* [SOURCE EXCERPT]:

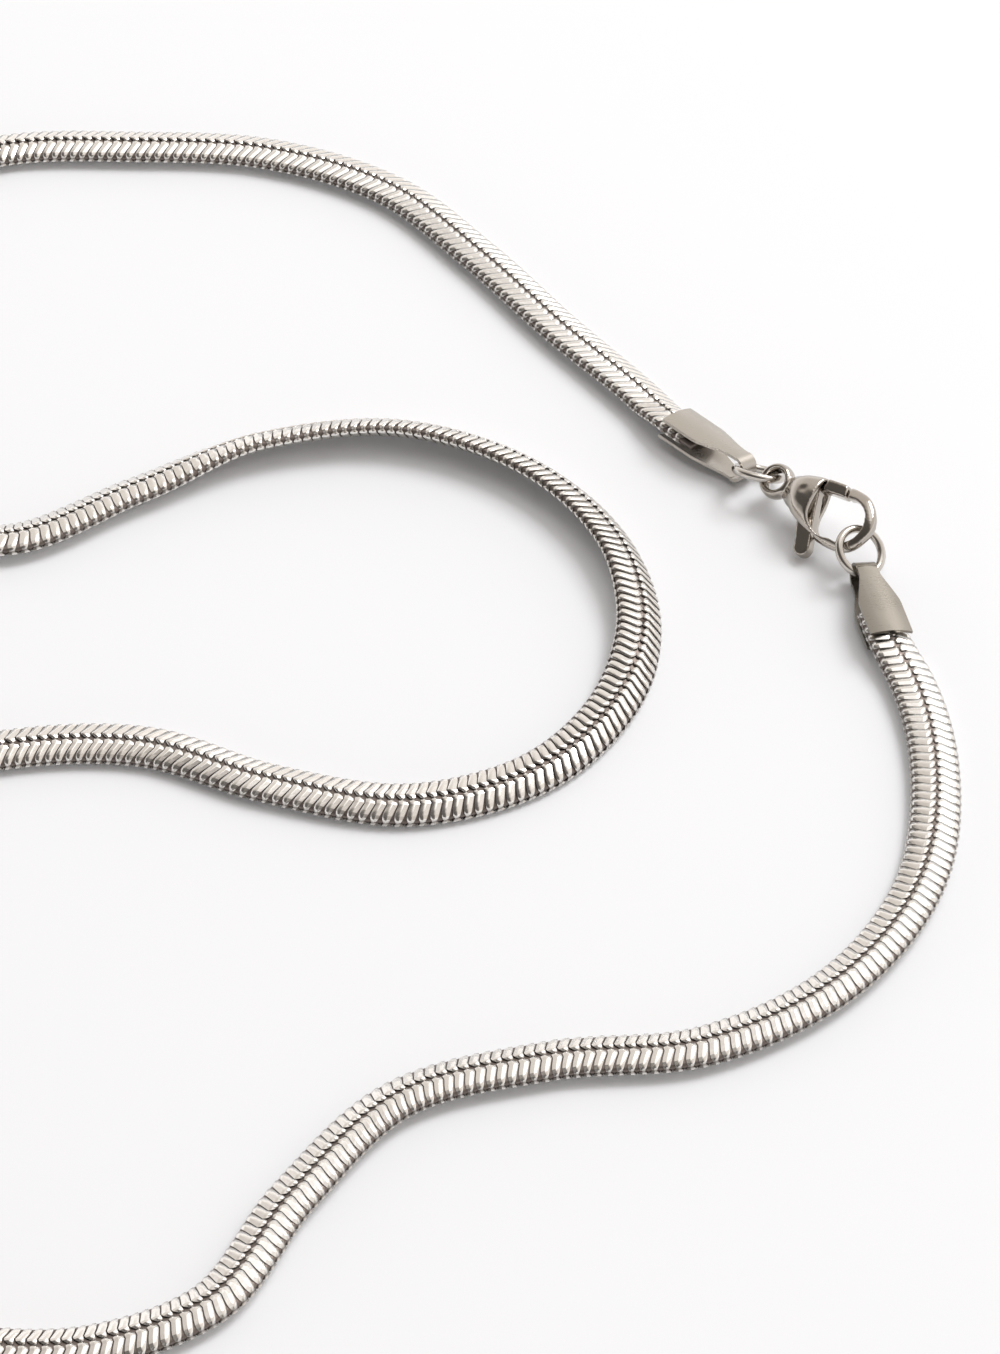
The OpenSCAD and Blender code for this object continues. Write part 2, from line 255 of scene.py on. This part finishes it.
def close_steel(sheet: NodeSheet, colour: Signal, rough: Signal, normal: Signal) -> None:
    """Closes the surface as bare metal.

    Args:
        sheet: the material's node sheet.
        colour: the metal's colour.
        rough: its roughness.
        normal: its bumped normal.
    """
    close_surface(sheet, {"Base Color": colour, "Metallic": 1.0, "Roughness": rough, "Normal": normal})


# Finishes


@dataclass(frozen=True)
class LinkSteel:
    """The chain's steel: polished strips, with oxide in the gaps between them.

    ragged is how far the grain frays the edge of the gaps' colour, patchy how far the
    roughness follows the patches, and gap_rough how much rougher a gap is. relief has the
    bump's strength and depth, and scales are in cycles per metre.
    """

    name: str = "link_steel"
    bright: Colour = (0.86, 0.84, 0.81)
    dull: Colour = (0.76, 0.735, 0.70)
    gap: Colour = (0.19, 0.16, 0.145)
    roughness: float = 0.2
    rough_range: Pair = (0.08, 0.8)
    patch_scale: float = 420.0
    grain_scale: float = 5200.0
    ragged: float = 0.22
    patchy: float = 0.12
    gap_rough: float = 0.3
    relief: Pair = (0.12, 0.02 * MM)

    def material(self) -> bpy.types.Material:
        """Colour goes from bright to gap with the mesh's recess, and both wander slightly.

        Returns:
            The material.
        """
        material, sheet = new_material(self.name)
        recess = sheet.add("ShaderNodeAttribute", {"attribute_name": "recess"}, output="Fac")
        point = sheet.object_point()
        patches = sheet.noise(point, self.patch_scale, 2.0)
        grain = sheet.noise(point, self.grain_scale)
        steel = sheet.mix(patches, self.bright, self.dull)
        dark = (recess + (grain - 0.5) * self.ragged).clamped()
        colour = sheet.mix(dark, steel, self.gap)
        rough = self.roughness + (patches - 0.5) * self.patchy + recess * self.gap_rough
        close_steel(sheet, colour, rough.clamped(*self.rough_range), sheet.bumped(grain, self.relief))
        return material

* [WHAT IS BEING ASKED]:
Restate word for word only the lines running from the beginning of the data to the line holding "both wander slightly.", both included.

* [RESULT BELOW]:
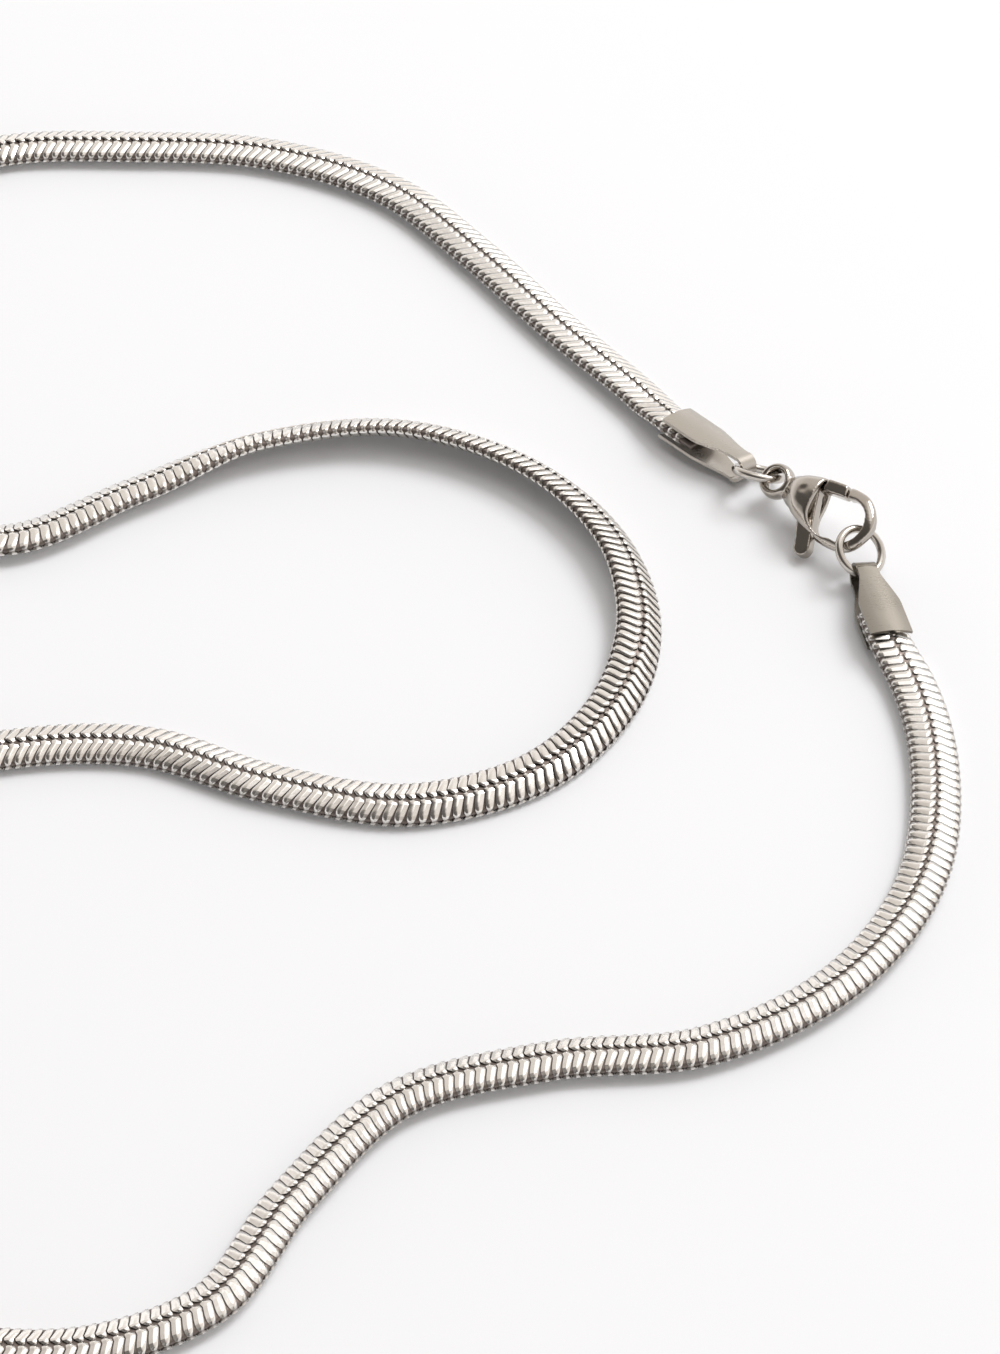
The OpenSCAD and Blender code for this object continues. Write part 2, from line 255 of scene.py on. This part finishes it.
def close_steel(sheet: NodeSheet, colour: Signal, rough: Signal, normal: Signal) -> None:
    """Closes the surface as bare metal.

    Args:
        sheet: the material's node sheet.
        colour: the metal's colour.
        rough: its roughness.
        normal: its bumped normal.
    """
    close_surface(sheet, {"Base Color": colour, "Metallic": 1.0, "Roughness": rough, "Normal": normal})


# Finishes


@dataclass(frozen=True)
class LinkSteel:
    """The chain's steel: polished strips, with oxide in the gaps between them.

    ragged is how far the grain frays the edge of the gaps' colour, patchy how far the
    roughness follows the patches, and gap_rough how much rougher a gap is. relief has the
    bump's strength and depth, and scales are in cycles per metre.
    """

    name: str = "link_steel"
    bright: Colour = (0.86, 0.84, 0.81)
    dull: Colour = (0.76, 0.735, 0.70)
    gap: Colour = (0.19, 0.16, 0.145)
    roughness: float = 0.2
    rough_range: Pair = (0.08, 0.8)
    patch_scale: float = 420.0
    grain_scale: float = 5200.0
    ragged: float = 0.22
    patchy: float = 0.12
    gap_rough: float = 0.3
    relief: Pair = (0.12, 0.02 * MM)

    def material(self) -> bpy.types.Material:
        """Colour goes from bright to gap with the mesh's recess, and both wander slightly.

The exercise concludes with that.